As we look to Scripture to understand God’s thinking, our Living the Questions series helps us.  It invites us to understand Scripture as the work of humans describing their experience of God.  It often uses symbols and metaphors, poetry and song to describe that.  Jesus used stories we call “parables.”  All these ways are like a window we look through to see God.  The window is not our focus.  The window helps us see beyond our walls to a wider view or vision.  As we listen to Scripture it can help guide our living in relationships. 


I don’t believe Christ asks us to take up a cross or lose our lives simply to suffer.  I hear him asking us to see how relationships with others always require us to sacrifice.  We have to be careful here that we don’t equate that with abuse or unjust suffering.  This is exactly what Christ went to the cross to defeat.  Seeking to give up our way for God’s way is always a challenging thing.  It is a challenge to go where Jesus went.  His words and actions were all pointed toward the relationships we have in our life journey. 

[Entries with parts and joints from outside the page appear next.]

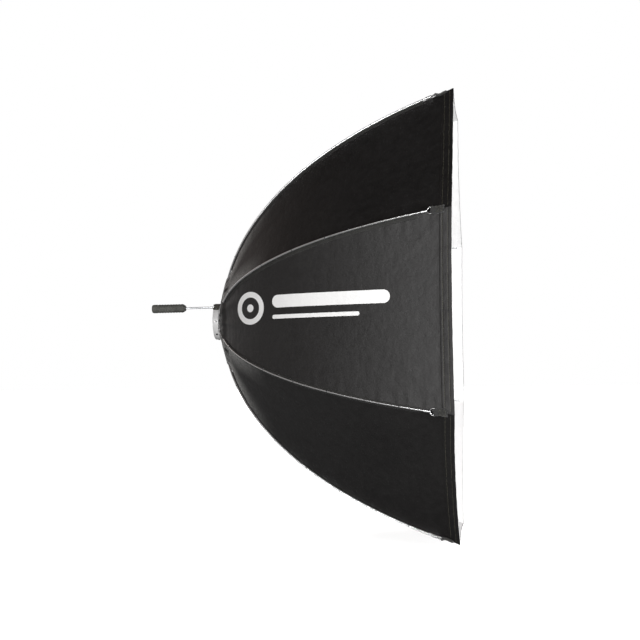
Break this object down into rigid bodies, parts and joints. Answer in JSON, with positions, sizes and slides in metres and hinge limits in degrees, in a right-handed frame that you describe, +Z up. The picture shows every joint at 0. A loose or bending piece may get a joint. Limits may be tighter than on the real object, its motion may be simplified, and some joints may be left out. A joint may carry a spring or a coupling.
{
  "type": "umbrella reflector",
  "caption": "Deep umbrella reflector, black outside and silver inside, with outside ribs, a hub dish with sliding runner, centre shaft and tilting grip.",
  "frame": {"origin": "on the reflector axis at the root of the free length of the centre shaft, 60 mm in front of the plane of the rib pivots", "axes": "+X out of the opening along the reflector axis, -X towards the hand grip, +Z up"},
  "size_m": [1.0091, 1.3832, 1.3832],
  "materials": {
    "white_paint": "satin white powder coat",
    "aluminium": "satin anodised",
    "bright_steel": "bright drawn steel",
    "black_steel": "black oxide",
    "black_plastic": "moulded matte",
    "grey_plastic": "moulded matte dark grey",
    "black_rubber": "ribbed",
    "grey_rubber": "ribbed dark grey",
    "black_fabric": "black woven outside, silver lining inside"
  },
  "bodies": {
    "hub": {"hub_dish": "white_paint", "hub_back_cover": "white_paint", "cover_screws": "black_steel", "rim_screws": "black_steel", "rib_hinge_pins": "bright_steel", "runner_tube": "aluminium", "stop_ring": "bright_steel", "centre_shaft": "bright_steel", "shaft_pin": "bright_steel", "shaft_end_plug": "black_plastic", "handle_bracket": "grey_plastic", "bracket_screws": "bright_steel", "pivot_bolt": "bright_steel", "pivot_nut": "bright_steel"},
    "runner": {"runner_collar": "black_plastic", "runner_grip": "black_rubber"},
    "lock_knob": {"lock_screw": "black_plastic"},
    "handle": {"handle_eye": "grey_plastic", "handle_rod": "bright_steel", "handle_grip": "grey_rubber", "grip_end_cap": "black_plastic"},
    "rib_1": {"rib_1_socket": "aluminium", "rib_1_rod": "bright_steel", "rib_1_tip": "bright_steel", "canopy_panel_1": "black_fabric"},
    "rib_2": {"rib_2_socket": "aluminium", "rib_2_rod": "bright_steel", "rib_2_tip": "bright_steel", "canopy_panel_2": "black_fabric"},
    "rib_3": {"rib_3_socket": "aluminium", "rib_3_rod": "bright_steel", "rib_3_tip": "bright_steel", "canopy_panel_3": "black_fabric"},
    "rib_4": {"rib_4_socket": "aluminium", "rib_4_rod": "bright_steel", "rib_4_tip": "bright_steel", "canopy_panel_4": "black_fabric"},
    "rib_5": {"rib_5_socket": "aluminium", "rib_5_rod": "bright_steel", "rib_5_tip": "bright_steel", "canopy_panel_5": "black_fabric"},
    "rib_6": {"rib_6_socket": "aluminium", "rib_6_rod": "bright_steel", "rib_6_tip": "bright_steel", "canopy_panel_6": "black_fabric"},
    "rib_7": {"rib_7_socket": "aluminium", "rib_7_rod": "bright_steel", "rib_7_tip": "bright_steel", "canopy_panel_7": "black_fabric"},
    "rib_8": {"rib_8_socket": "aluminium", "rib_8_rod": "bright_steel", "rib_8_tip": "bright_steel", "canopy_panel_8": "black_fabric"}
  },
  "joints": [
    {"name": "rib_1_fold", "type": "hinge", "parent": "hub", "child": "rib_1", "pos_m": [-0.06, -0.04065, 0.01684], "axis": [0, 0.3827, 0.9239], "range_deg": [0, 42], "deforming": ["canopy_panel_1"]},
    {"name": "rib_2_fold", "type": "hinge", "parent": "hub", "child": "rib_2", "pos_m": [-0.06, -0.01684, 0.04065], "axis": [0, 0.9239, 0.3827], "range_deg": [0, 42], "deforming": ["canopy_panel_2"]},
    {"name": "rib_3_fold", "type": "hinge", "parent": "hub", "child": "rib_3", "pos_m": [-0.06, 0.01684, 0.04065], "axis": [0, 0.9239, -0.3827], "range_deg": [0, 42], "deforming": ["canopy_panel_3"]},
    {"name": "rib_4_fold", "type": "hinge", "parent": "hub", "child": "rib_4", "pos_m": [-0.06, 0.04065, 0.01684], "axis": [0, 0.3827, -0.9239], "range_deg": [0, 42], "deforming": ["canopy_panel_4"]},
    {"name": "rib_5_fold", "type": "hinge", "parent": "hub", "child": "rib_5", "pos_m": [-0.06, 0.04065, -0.01684], "axis": [0, -0.3827, -0.9239], "range_deg": [0, 42], "deforming": ["canopy_panel_5"]},
    {"name": "rib_6_fold", "type": "hinge", "parent": "hub", "child": "rib_6", "pos_m": [-0.06, 0.01684, -0.04065], "axis": [0, -0.9239, -0.3827], "range_deg": [0, 42], "deforming": ["canopy_panel_6"]},
    {"name": "rib_7_fold", "type": "hinge", "parent": "hub", "child": "rib_7", "pos_m": [-0.06, -0.01684, -0.04065], "axis": [0, -0.9239, 0.3827], "range_deg": [0, 42], "deforming": ["canopy_panel_7"]},
    {"name": "rib_8_fold", "type": "hinge", "parent": "hub", "child": "rib_8", "pos_m": [-0.06, -0.04065, -0.01684], "axis": [0, -0.3827, 0.9239], "range_deg": [0, 42], "deforming": ["canopy_panel_8"]},
    {"name": "runner_slide", "type": "slide", "parent": "hub", "child": "runner", "axis": [1, 0, 0], "range_m": [-0.018, 0]},
    {"name": "lock_knob_turn", "type": "hinge", "parent": "runner", "child": "lock_knob", "pos_m": [-0.02804, 0, 0.022], "axis": [0, 0, 1], "range_deg": [-180, 180]},
    {"name": "handle_tilt", "type": "hinge", "parent": "hub", "child": "handle", "pos_m": [-0.089, 0, 0.048], "axis": [0, 1, 0], "range_deg": [-58, 56]}
  ],
  "couplings": [
    {"joint": "rib_2_fold", "follows": "rib_1_fold", "ratio": 1},
    {"joint": "rib_3_fold", "follows": "rib_1_fold", "ratio": 1},
    {"joint": "rib_4_fold", "follows": "rib_1_fold", "ratio": 1},
    {"joint": "rib_5_fold", "follows": "rib_1_fold", "ratio": 1},
    {"joint": "rib_6_fold", "follows": "rib_1_fold", "ratio": 1},
    {"joint": "rib_7_fold", "follows": "rib_1_fold", "ratio": 1},
    {"joint": "rib_8_fold", "follows": "rib_1_fold", "ratio": 1},
    {"joint": "runner_slide", "follows": "rib_1_fold", "m_per_rad": -0.02444}
  ]
}
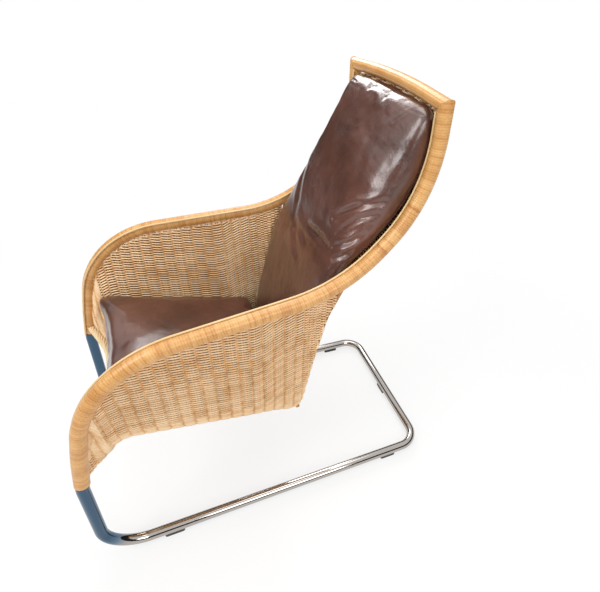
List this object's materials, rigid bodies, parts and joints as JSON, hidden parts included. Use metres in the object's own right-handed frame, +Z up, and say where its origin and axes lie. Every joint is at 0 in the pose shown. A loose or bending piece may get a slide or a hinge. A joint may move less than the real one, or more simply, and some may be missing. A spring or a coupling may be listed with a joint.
{
  "type": "cantilever lounge chair",
  "caption": "Cantilever lounge chair: a springy tube floor loop and front legs carry a woven cane shell with arms, a high back and loose leather seat and back cushions.",
  "frame": {"origin": "centre of the box that the chair fills, at floor height", "axes": "+Z up, +Y to the rear, +X to the sitter's left"},
  "size_m": [0.5054, 0.8612, 0.9926],
  "materials": {
    "chrome_tube": "polished chrome plate on bent steel tube",
    "black_plastic": "moulded black nylon",
    "pale_felt": "pressed felt",
    "steel": "bare drawn steel, hidden inside the cane",
    "wound_cane": "flat cane wound edge to edge, clear varnish",
    "pale_cane": "pale outer cane, clear varnish",
    "woven_cane": "round cane weave, clear varnish",
    "brown_leather": "glossy brown leather, soft and creased",
    "foam": "open cell foam with a fibre wrap",
    "zip": "zip with metal teeth",
    "tape": "hook and loop tape"
  },
  "bodies": {
    "base": {"floor_loop": "chrome_tube", "front_left_glide": "black_plastic", "front_right_glide": "black_plastic", "rear_left_glide": "black_plastic", "rear_right_glide": "black_plastic", "rear_bar_glide": "black_plastic", "glide_soles": "pale_felt"},
    "shell": {"left_riser": "chrome_tube", "right_riser": "chrome_tube", "plug_screws": "steel", "left_frame_tube": "steel", "right_frame_tube": "steel", "top_frame_tube": "steel", "front_cross_rod": "steel", "rear_cross_rod": "steel", "left_seat_rod": "steel", "right_seat_rod": "steel", "left_rim_wrap": "wound_cane", "right_rim_wrap": "wound_cane", "top_rim_wrap": "wound_cane", "left_edge_cane": "pale_cane", "right_edge_cane": "pale_cane", "front_roll": "woven_cane", "left_side_panel": "woven_cane", "right_side_panel": "woven_cane", "seat_panel": "woven_cane", "back_panel": "woven_cane", "back_cushion_cover": "brown_leather", "back_cushion_foam": "foam", "back_cushion_zip": "zip", "back_cushion_tape": "tape"},
    "seat_cushion": {"seat_cushion_cover": "brown_leather", "seat_cushion_foam": "foam", "seat_cushion_zip": "zip"}
  },
  "joints": [
    {"name": "seat_flex", "type": "hinge", "parent": "base", "child": "shell", "pos_m": [0, -0.38472, 0.05448], "axis": [-1, 0, 0], "range_deg": [0, 4], "stiffness_Nm_per_rad": 5400, "springref_deg": -0.69},
    {"name": "seat_cushion_lift", "type": "slide", "parent": "shell", "child": "seat_cushion", "axis": [0, 0, 1], "range_m": [0, 0.12]}
  ]
}
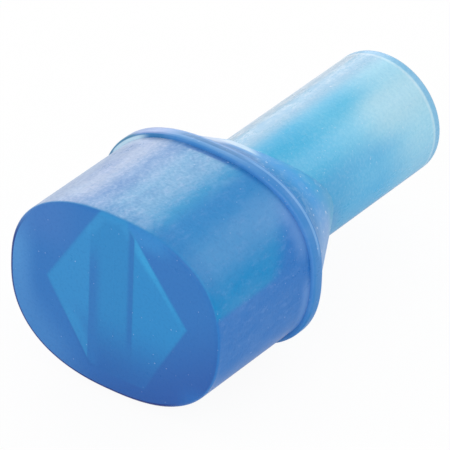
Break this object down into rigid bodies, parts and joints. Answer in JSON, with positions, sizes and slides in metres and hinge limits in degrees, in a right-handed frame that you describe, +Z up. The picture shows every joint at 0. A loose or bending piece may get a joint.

“Thinking like God.”  That seems like the bottom line here.  It may seem impossible – a journey to an unknown and unknowable place.  But what faith is all about is finding a way to trust in a relationship with God, the God Jesus Christ came to reveal.  Jesus didn’t reveal to us a hateful, vindictive, violent God. Jesus affirmed that God wants us to see how to live in relationship with others, with God, and with creation itself.  And that begins when we turn from all selfishness and self-serving actions and seek in every moment to ask how we can build a better relationship with others, ourselves, with all of creation and with God.


Waze may be a good guide most of the time on road journeys.  The journey of life calls for an even higher perspective than that.  This Lenten season, join me in making a commitment to grow in your relationship with God.  Faith tells us God is truly a good guide.  AMEN.